At Tuesday’s commencement, Valedictorian Natalia Orlovsky used her speech to talk about the impact of the pandemic that struck halfway through the Class of 2022′s sophomore year.
It meant virtual classes in different time zones and on several continents, she said.
“(Princeton) came unmoored from geography,” she said. “For some students, it re-formed at kitchen counters and childhood homes; for others, it took shape in quiet dorm rooms, or at odd hours of the night … but even outside of pandemic times, there is no such thing as a universal student experience.”
Orlovsky said at the moment the future looks uncertain and “honestly pretty bleak” — pointing to climate change, pressure on the protection of rights for marginalized communities, the rise of autocracy around the globe and threats to free press.
“At the same time, activists, journalists and artists are bravely working to dismantle oppressive systems, while scientists and engineers aim to improve public health and combat the climate crises,” said Orlovsky, who focused on molecular biology during her time at Princeton and is originally from Chadds Ford, Pennsylvania.
“In other words, there is space for hope, for action, and for change,” she said.

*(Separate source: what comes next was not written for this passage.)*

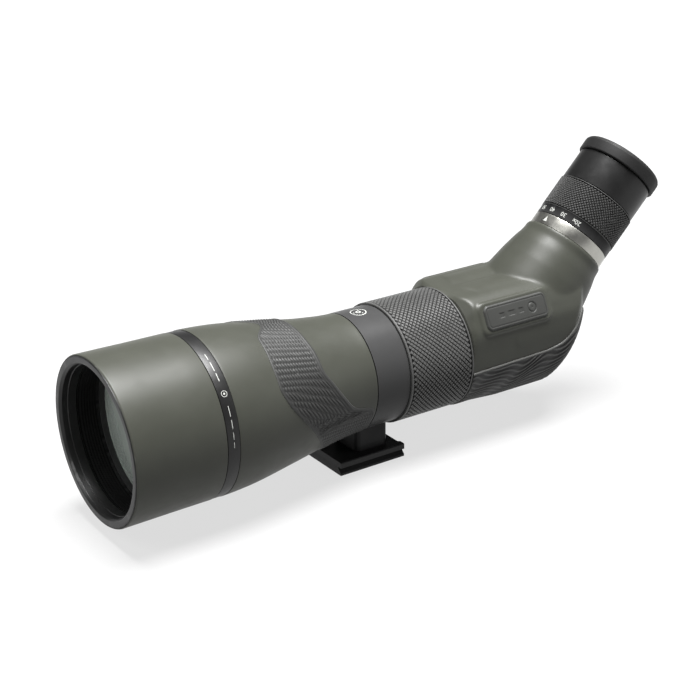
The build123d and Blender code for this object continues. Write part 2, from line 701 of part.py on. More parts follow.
with BuildPart() as prism_bracket:
    with BuildSketch(across(MAIN, BRACKET_FRONT)):
        RectangleRounded(52, 2 * ARM_OUT, 8)
        Circle(19.0, mode=Mode.SUBTRACT)
    extrude(amount=-BRACKET_PLATE)
    for sign in (1, -1):
        with BuildSketch(Plane.XZ.offset(-sign * ARM_IN)):
            with BuildLine():
                Polyline(
                    (BRACKET_FRONT, AXIS_Z - 12),
                    (ARM_REAR, AXIS_Z - 8),
                    (ARM_REAR, AXIS_Z + 6),
                    (PRISM_X - 12, clamp_z - 4),
                    (BRACKET_FRONT, clamp_z - 4),
                    close=True,
                )
            make_face()
        extrude(amount=-sign * (ARM_OUT - ARM_IN))
    with Locations(across(MAIN, BRACKET_FRONT)):
        with Locations(*BRACKET_SCREWS):
            Cylinder(1.6, 20, mode=Mode.SUBTRACT)
    with Locations(Plane(origin=(CLAMP_SCREW[0], 0, CLAMP_SCREW[1]), z_dir=(0, 1, 0))):
        Cylinder(1.3, 4 * ARM_OUT, mode=Mode.SUBTRACT)
save(prism_bracket, "prism_bracket")

with BuildPart() as prism_clamp:
    with BuildSketch(Plane.YZ.offset(PRISM_X - 5.5)):
        with BuildLine():
            strap = Polyline(
                (0, clamp_z + 0.05),
                (ARM_OUT + 0.05, clamp_z + 0.05),
                (ARM_OUT + 0.05, AXIS_Z + 2),
                (ARM_OUT + 0.05 + STRAP, AXIS_Z + 2),
                (ARM_OUT + 0.05 + STRAP, clamp_z + 0.05 + STRAP),
                (0, clamp_z + 0.05 + STRAP),
            )
            mirror(strap, about=Plane.YZ)
        make_face()
    extrude(amount=5)
    with Locations(Plane(origin=(CLAMP_SCREW[0], 0, CLAMP_SCREW[1]), z_dir=(0, 1, 0))):
        Cylinder(1.4, 4 * ARM_OUT, mode=Mode.SUBTRACT)
save(prism_clamp, "prism_clamp")

with BuildPart() as bracket_screws:
    with Locations(across(MAIN, BRACKET_FRONT - BRACKET_PLATE - FIT)):
        with Locations(*BRACKET_SCREWS):
            Cylinder(2.6, 1.8, align=(Align.CENTER, Align.CENTER, Align.MAX))
            Cylinder(1.5, 6.6, align=(Align.CENTER, Align.CENTER, Align.MIN))
save(bracket_screws, "bracket_screws")

with BuildPart() as clamp_screws:
    for sign in (1, -1):
        outside = sign * (ARM_OUT + 0.07 + STRAP)
        with Locations(Plane(origin=(CLAMP_SCREW[0], outside, CLAMP_SCREW[1]), z_dir=(0, sign, 0))):
            Cylinder(2.2, 1.4, align=(Align.CENTER, Align.CENTER, Align.MIN))
            Cylinder(1.25, 3.0, align=(Align.CENTER, Align.CENTER, Align.MAX))
save(clamp_screws, "clamp_screws")

# ---- eyepiece: fixed parts ------------------------------------------------------------------
EYE_TUBE_TOP = 107.0
FLANGE_R = OPENING_R - FIT
HEAD_R = 22.0
HEAD_TOP = 125.0
LENS_BORE_R = 17.5
KEY_STATION = 109.5  # middle of the eyecup's guide ring at rest
KEY_WIDTH = 4.0
DRIVE_STATION = 106.0  # eyecup drive pin at rest
DRIVE_ANGLE = 105.0
DRIVE_R = 1.2
DRIVE_DEPTH_R = 20.6

with BuildPart() as eyepiece_tube:
    add(
        turned(
            EYE,
            (50.0, EYE_BORE_R),
            (EYE_TUBE_TOP, EYE_BORE_R),
            (EYE_TUBE_TOP, EYE_TUBE_R),
            (NECK_TOP - 0.1, EYE_TUBE_R),
            (NECK_TOP - 0.1, FLANGE_R),
            (NECK_TOP - 6.0, FLANGE_R),
            (NECK_TOP - 6.0, EYE_TUBE_R),
            (50.0, EYE_TUBE_R),
        )
    )
    for cell, (station, lead) in ZOOM_CELLS.items():
        reach = abs(lead) * ZOOM_TURN / 360 + ZOOM_PIN_R + 0.3
        for angle in ZOOM_PIN_ANGLES[cell]:
            slot = (station - reach, station + reach, angle, EYE_BORE_R - 1, EYE_TUBE_R + 1)
            add(straight_slot(EYE, *slot, 2 * ZOOM_PIN_R + 0.2), mode=Mode.SUBTRACT)
save(eyepiece_tube, "eyepiece_tube")

with BuildPart() as index_ring:
    add(
        turned(
            EYE,
            (NECK_TOP, EYE_TUBE_R + FIT),
            (NECK_TOP + 2.5, EYE_TUBE_R + FIT),
            (NECK_TOP + 2.5, 23.0),
            (INDEX_TOP - GAP, 23.0),
            (INDEX_TOP - GAP, INDEX_R),
            (NECK_TOP, INDEX_R),
        )
    )
    chamfer(edges().filter_by(GeomType.CIRCLE).sort_by(SortBy.RADIUS)[-2:], 0.2)
save(index_ring, "index_ring")

with BuildPart() as field_stop:
    add(ring(EYE, 100.0, 101.5, 9.0, EYE_BORE_R - FIT))
save(field_stop, "field_stop")

key_slot = straight_slot(
    EYE, KEY_STATION - 2.2, KEY_STATION + LIFT + 2.2, 0, DRIVE_DEPTH_R - 0.1, HEAD_R + 1, KEY_WIDTH + 0.3
)
drive_groove = helical_slot(
    EYE,
    DRIVE_STATION + LIFT / 2,
    DRIVE_ANGLE + LIFT_TURN / 2,
    LIFT_LEAD,
    LIFT_TURN / 2 + 5,
    DRIVE_DEPTH_R - 0.1,
    HEAD_R + 1,
    2 * DRIVE_R + 0.2,
)
with BuildPart() as eyepiece_head:
    add(
        turned(
            EYE,
            (EYECUP_BOTTOM, EYE_TUBE_R + FIT),
            (EYE_TUBE_TOP + 0.1, EYE_TUBE_R + FIT),
            (EYE_TUBE_TOP + 0.1, EYE_BORE_R),
            (EYE_TUBE_TOP + 2, EYE_BORE_R),
            (EYE_TUBE_TOP + 2, LENS_BORE_R),
            (HEAD_TOP, LENS_BORE_R),
            (HEAD_TOP, HEAD_R),
            (EYECUP_BOTTOM, HEAD_R),
        )
    )
    add(key_slot, mode=Mode.SUBTRACT)
    add(drive_groove, mode=Mode.SUBTRACT)
save(eyepiece_head, "eyepiece_head")

with BuildPart() as field_lens:
    add(lens(EYE, 109.6, 114.6, LENS_BORE_R - 0.05, -0.5, 1.2))
save(field_lens, "field_lens")

with BuildPart() as eye_lens:
    add(lens(EYE, 117.4, 120.8, LENS_BORE_R - 0.05, 1.0, 0.6))
save(eye_lens, "eye_lens")

with BuildPart() as eye_lens_spacer:
    add(ring(EYE, 114.65, 117.35, 16.75, LENS_BORE_R - 0.05))
save(eye_lens_spacer, "eye_lens_spacer")

with BuildPart() as eye_lens_retainer:
    add(turned(EYE, (120.85, 15.2), (123.6, 16.4), (123.6, LENS_BORE_R - FIT), (120.85, LENS_BORE_R - FIT)))
save(eye_lens_retainer, "eye_lens_retainer")

# ---- eyepiece: zoom ring, cam tube and lens cells -------------------------------------------
CAM_R = 19.5
SLEEVE_R = 25.2
SCALE_TOP = 78.4

with BuildPart() as zoom_ring_sleeve:
    add(
        turned(
            EYE,
            (INDEX_TOP, 23.3),
            (INDEX_TOP, 26.4),
            (INDEX_TOP + 0.3, 26.7),
            (SCALE_TOP, 26.7),
            (SCALE_TOP, SLEEVE_R),
            (ZOOM_TOP, SLEEVE_R),
            (ZOOM_TOP, CAM_R + FIT),
            (ZOOM_TOP - 3.5, CAM_R + FIT),
            (ZOOM_TOP - 3.5, 23.3),
        )
    )
save(zoom_ring_sleeve, "zoom_ring_sleeve")

with BuildPart() as zoom_ring_grip:
    add(
        turned(
            EYE,
            (SCALE_TOP + 0.05, SLEEVE_R + FIT),
            (ZOOM_TOP, SLEEVE_R + FIT),
            (ZOOM_TOP, ZOOM_R - 0.5),
            (ZOOM_TOP - 0.5, ZOOM_R),
            (SCALE_TOP + 0.55, ZOOM_R),
            (SCALE_TOP + 0.05, ZOOM_R - 0.5),
        )
    )
save(zoom_ring_grip, "zoom_ring_grip")

cam_slots = [
    helical_slot(EYE, station, angle, lead, ZOOM_TURN + 6, EYE_TUBE_R - 1, CAM_R + 1, 2 * ZOOM_PIN_R + 0.2)
    for cell, (station, lead) in ZOOM_CELLS.items()
    for angle in ZOOM_PIN_ANGLES[cell]
]
with BuildPart() as zoom_cam_tube:
    add(ring(EYE, INDEX_TOP + 0.4, ZOOM_TOP - 0.1, EYE_TUBE_R + RUN, CAM_R))
    for slot in cam_slots:
        add(slot, mode=Mode.SUBTRACT)
save(zoom_cam_tube, "zoom_cam_tube")

CELL_WALL_R = 12.5
ZOOM_GLASS = {"zoom_front": (-1.0, 1.6), "zoom_rear": (-1.2, -1.0)}  # rear and front sags
for cell, (station, lead) in ZOOM_CELLS.items():
    rear = station - ZOOM_CELL_LENGTH / 2
    with BuildPart() as zoom_cell:
        add(
            turned(
                EYE,
                (rear, 11.0),
                (rear + 1, 11.0),
                (rear + 1, CELL_WALL_R),
                (rear + ZOOM_CELL_LENGTH, CELL_WALL_R),
                (rear + ZOOM_CELL_LENGTH, EYE_BORE_R - RUN),
                (rear, EYE_BORE_R - RUN),
            )
        )
        for angle in ZOOM_PIN_ANGLES[cell]:
            add(radial_pin(EYE, station, angle, 12, 16, ZOOM_PIN_R + FIT), mode=Mode.SUBTRACT)
    save(zoom_cell, f"{cell}_cell")
    with BuildPart() as zoom_lens:
        add(lens(EYE, rear + 1.1, rear + 4.6, CELL_WALL_R - 0.05, *ZOOM_GLASS[cell]))
    save(zoom_lens, f"{cell}_lens")
    with BuildPart() as zoom_pins:
        for angle in ZOOM_PIN_ANGLES[cell]:
            add(radial_pin(EYE, station, angle, CELL_WALL_R + 0.3, CAM_R + 0.7, ZOOM_PIN_R))
    save(zoom_pins, f"{cell}_pins")

# ---- twist-up eyecup ------------------------------------------------------------------------
GUIDE_RING_R = 24.0
SLEEVE_BORE_R = HEAD_R + 0.4
RIM_SEAT_R = 24.8
RIM_R = 28.0
SLEEVE_TOP = 128.0

with BuildPart() as eyecup_guide_ring:
    add(ring(EYE, KEY_STATION - 1.5, KEY_STATION + 1.5, HEAD_R + RUN, GUIDE_RING_R))
    with BuildSketch(spoke(EYE, KEY_STATION, 180, HEAD_R - 1)):
        Rectangle(5, 3)
    extrude(amount=5, mode=Mode.SUBTRACT)
    with BuildSketch(spoke(EYE, KEY_STATION, 0, DRIVE_DEPTH_R + 0.1)):
        Rectangle(3, KEY_WIDTH)
    extrude(amount=2.4)
save(eyecup_guide_ring, "eyecup_guide_ring")

with BuildPart() as eyecup_sleeve:
    add(
        turned(
            EYE,
            (EYECUP_BOTTOM, SLEEVE_BORE_R),
            (EYECUP_BOTTOM, EYECUP_R - 0.3),
            (EYECUP_BOTTOM + 0.3, EYECUP_R),
            (RIM_BOTTOM, EYECUP_R),
            (RIM_BOTTOM, RIM_SEAT_R),
            (SLEEVE_TOP, RIM_SEAT_R),
            (SLEEVE_TOP, SLEEVE_BORE_R),
        )
    )
    add(ring(EYE, KEY_STATION - 1.6, KEY_STATION + 1.6, 0, GUIDE_RING_R + RUN), mode=Mode.SUBTRACT)
    add(radial_pin(EYE, DRIVE_STATION, DRIVE_ANGLE, HEAD_R, GUIDE_RING_R, DRIVE_R + FIT), mode=Mode.SUBTRACT)
save(eyecup_sleeve, "eyecup_sleeve")

with BuildPart() as eyecup_drive_pin:
    add(radial_pin(EYE, DRIVE_STATION, DRIVE_ANGLE, DRIVE_DEPTH_R + 0.1, GUIDE_RING_R - FIT, DRIVE_R))
save(eyecup_drive_pin, "eyecup_drive_pin")

with BuildPart() as eyecup_rim:
    add(
        turned(
            EYE,
            (RIM_BOTTOM + 0.1, RIM_SEAT_R + FIT),
            (RIM_BOTTOM + 0.1, RIM_R - 0.5),
            (RIM_BOTTOM + 0.6, RIM_R),
            (EYECUP_TOP - 1.2, RIM_R),
            (EYECUP_TOP, RIM_R - 1.2),
            (EYECUP_TOP, 23.0),
            (EYECUP_TOP - 3.0, 20.5),
            (SLEEVE_TOP + FIT, 20.5),
            (SLEEVE_TOP + FIT, RIM_SEAT_R + FIT),
        )
    )
save(eyecup_rim, "eyecup_rim")
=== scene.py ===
import json
import math

import bmesh
import bpy
import numpy as np
from mathutils import Matrix, Vector
from mathutils.bvhtree import BVHTree


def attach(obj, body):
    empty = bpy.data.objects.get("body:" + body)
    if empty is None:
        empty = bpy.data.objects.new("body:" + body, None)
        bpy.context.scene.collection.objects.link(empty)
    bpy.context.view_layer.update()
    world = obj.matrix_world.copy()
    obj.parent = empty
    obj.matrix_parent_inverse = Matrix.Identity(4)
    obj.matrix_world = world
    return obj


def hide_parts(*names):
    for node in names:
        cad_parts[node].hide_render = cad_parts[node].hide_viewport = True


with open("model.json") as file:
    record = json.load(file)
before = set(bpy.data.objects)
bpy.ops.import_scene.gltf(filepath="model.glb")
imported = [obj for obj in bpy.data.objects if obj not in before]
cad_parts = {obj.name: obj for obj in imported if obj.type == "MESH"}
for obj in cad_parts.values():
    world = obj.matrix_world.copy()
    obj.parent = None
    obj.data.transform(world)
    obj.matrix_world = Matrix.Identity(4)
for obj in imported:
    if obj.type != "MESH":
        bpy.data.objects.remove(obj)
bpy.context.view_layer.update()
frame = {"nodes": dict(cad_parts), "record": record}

MM = 0.001  # every size below is in millimetres, as in the CAD; meshes are in metres


# ---- axes -------------------------------------------------------------------------------
class TurningAxis:
    """Maps (station along the axis, radius, angle) to the row frame.
    Angles are in degrees from the top towards the scope's left."""

    def __init__(self, origin, along, up):
        self.origin = np.array(origin)
        self.along = np.array(along) / np.linalg.norm(along)
        self.up = np.array(up) / np.linalg.norm(up)

    def at(self, station, radius, angle):
        station, radius, angle = np.broadcast_arrays(station, radius, np.radians(angle))
        out = np.multiply.outer(np.cos(angle), self.up) + np.multiply.outer(np.sin(angle), (0, 1, 0))
        points = self.origin + np.multiply.outer(station, self.along) + out * radius[..., None]
        return points * MM


AXIS_Z = 58.0
MAIN = TurningAxis((0, 0, AXIS_Z), (1, 0, 0), (0, 0, 1))
EYE = TurningAxis((-120.6, 0, AXIS_Z), (-1, 0, 1), (1, 0, 1))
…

The commencement concluded a multi-day series of graduation events, which also included Teach for All co-founder and CEO Wendy Kopp speaking at the Baccalaureate ceremony on Sunday in the University Chapel.
At Tuesday’s commencement, Princeton awarded honorary degrees to civil rights attorney Fred David Gray, U.S. Ambassador to the Federal Republic of Germany Amy Gutman, attorney and healthcare leader Brent Henry, pioneering neuroscientist Eve Marder and founder of FedEx Corporation Frederick W. Smith.
While all honorary degree recipients drew applause, the crowd gave a standing ovation to Gray.
Gray represented civil rights icon Martin Luther King Jr., as well as Rosa Parks and Claudette Colvin when they refused to be relegated to the segregated section of the bus in Alabama.
“(Gray’s) legacy includes four landmark decisions by the U.S. Supreme Court, hundreds of desegregated schools, and generations of lawyers, activists, and citizens who have heeded his call to quote, ‘Finish the unfinished task of destroying discrimination and segregation wherever found,’” said Jill Dolan, dean of the College at Princeton University.
During the ceremony, the university also recognized the work of four New Jersey secondary school teachers: Deborah Cella of Glen Rock High School; Alicia Rodriguez of Kent Place School in Summit; Devin Ryan-Pullen of Burlington City High School; and Lee Snowden of University High School in Newark. Each teacher will receive $5,000, as well as $3,000 for their school library.
One family traveled nearly 2,000 miles from Albuquerque, New Mexico, to join in Princeton’s commencement ceremony. Preet Singh, 21 — the youngest in the family — and his parents arrived to their seats early. Preet said he was looking forward to seeing his older brother receive his degree.
“He was the first to graduate from college from my family and is a great inspiration for me,” said Singh.
Preet’s brother, 22-year-old Anmol Singh, is pursuing a career in molecular biology.
His father, Amrik Singh, looked out at the stadium as other proud parents filed in.
“We’re just so lucky to be here,” he said.